Alfa Beat is not straightforward. Hanlon replaced the cheekpieces that he wore when he won the race last year with blinkers this year. They just sharpened him up, something different, maintained his interest. Two lengths clear of his field rounding the home turn, he pinged the second last fence, pinged the last, and kept on strongly up the run-in to hold the late challenge of Bideford Legend, who is, somewhat coincidentally, trained by Charles Byrnes.

This tale is overflowing with coincidence. Hanlon was at Doncaster Bloodstock Sales in May, minding his own business, when he was approached by Tom Foley.

“My boss in America is looking to buy a Grand National horse,” said Foley. “Are there are potential Grand National horses in this sale?”

Hanlon had been through the catalogue with a fine tooth comb.

“There’s just one,” he said, “but he might be very expensive.”

Hanlon had no idea who Foley’s boss was or how much he had to spend, and he had no idea who was going to train Alfa Beat if they did manage to buy him, but they did – good value now at £75,000 – and he was delighted to learn that the horse was heading back to Bagenalstown with him.

The trainer had never heard of Irvin S Naylor. He didn’t know that he was one of the leading jumps owners in the USA, he didn’t know that he had been a top amateur rider, or that he had been paralysed in a fall in the Grand National Timber Steeplechase at Maryland 12 years ago. He still hasn’t met him.

“You never know where your next break is going to come from,” says Hanlon thoughtfully, “but you can be sure that you won’t get it if you are sitting at home in your armchair. You have to be at the races, at the sales, you have to be in these places. I have no doubt that, if I hadn’t been at Doncaster that day, somebody else would be training Alfa Beat now.”
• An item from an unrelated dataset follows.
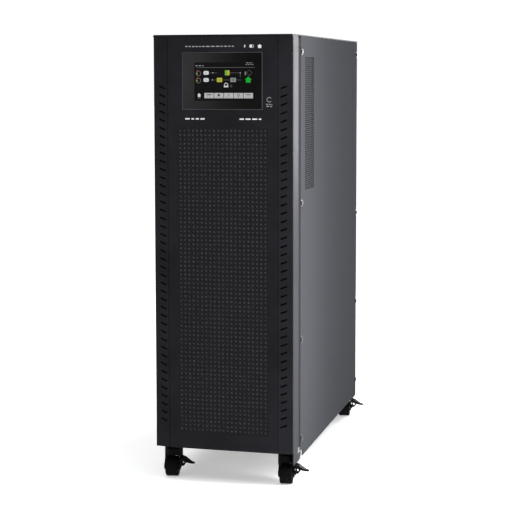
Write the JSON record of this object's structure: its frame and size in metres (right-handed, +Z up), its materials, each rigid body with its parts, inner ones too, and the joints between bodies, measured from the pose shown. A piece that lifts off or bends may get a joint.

The owner asked Hanlon to come up with a plan for the year that would end at Aintree in April 2012. Hanlon phoned Barry Geraghty.

“You have to go back to the Kerry National, and go from there,” said the jockey. “He is proven at the track, and he should get his good ground.”

Two runs over hurdles paved the way to Listowel, and even when the ground turned against the horse on Wednesday, Geraghty’s faith remained undimmed.

“In fairness to Barry,” says Hanlon, “every time I asked him to work or school the horse in the lead up to the race, he was there. I’m sure he had plenty of options in the Kerry National, but he stayed with our fellow. He kept telling me, there was only one horse he wanted to ride in the race.”

First part of the plan achieved, Alfa Beat will spend the next few months out in a field relaxing. He will come back in the spring, but he won’t do anything that might affect his handicap mark for Aintree before the Grand National weights are published in February.

“I’m only training four years,” says Hanlon, “and the Grand National is a long way away, but it’s great to have a horse who could have a chance of winning it.”

The winter months could be just a little shorter this year.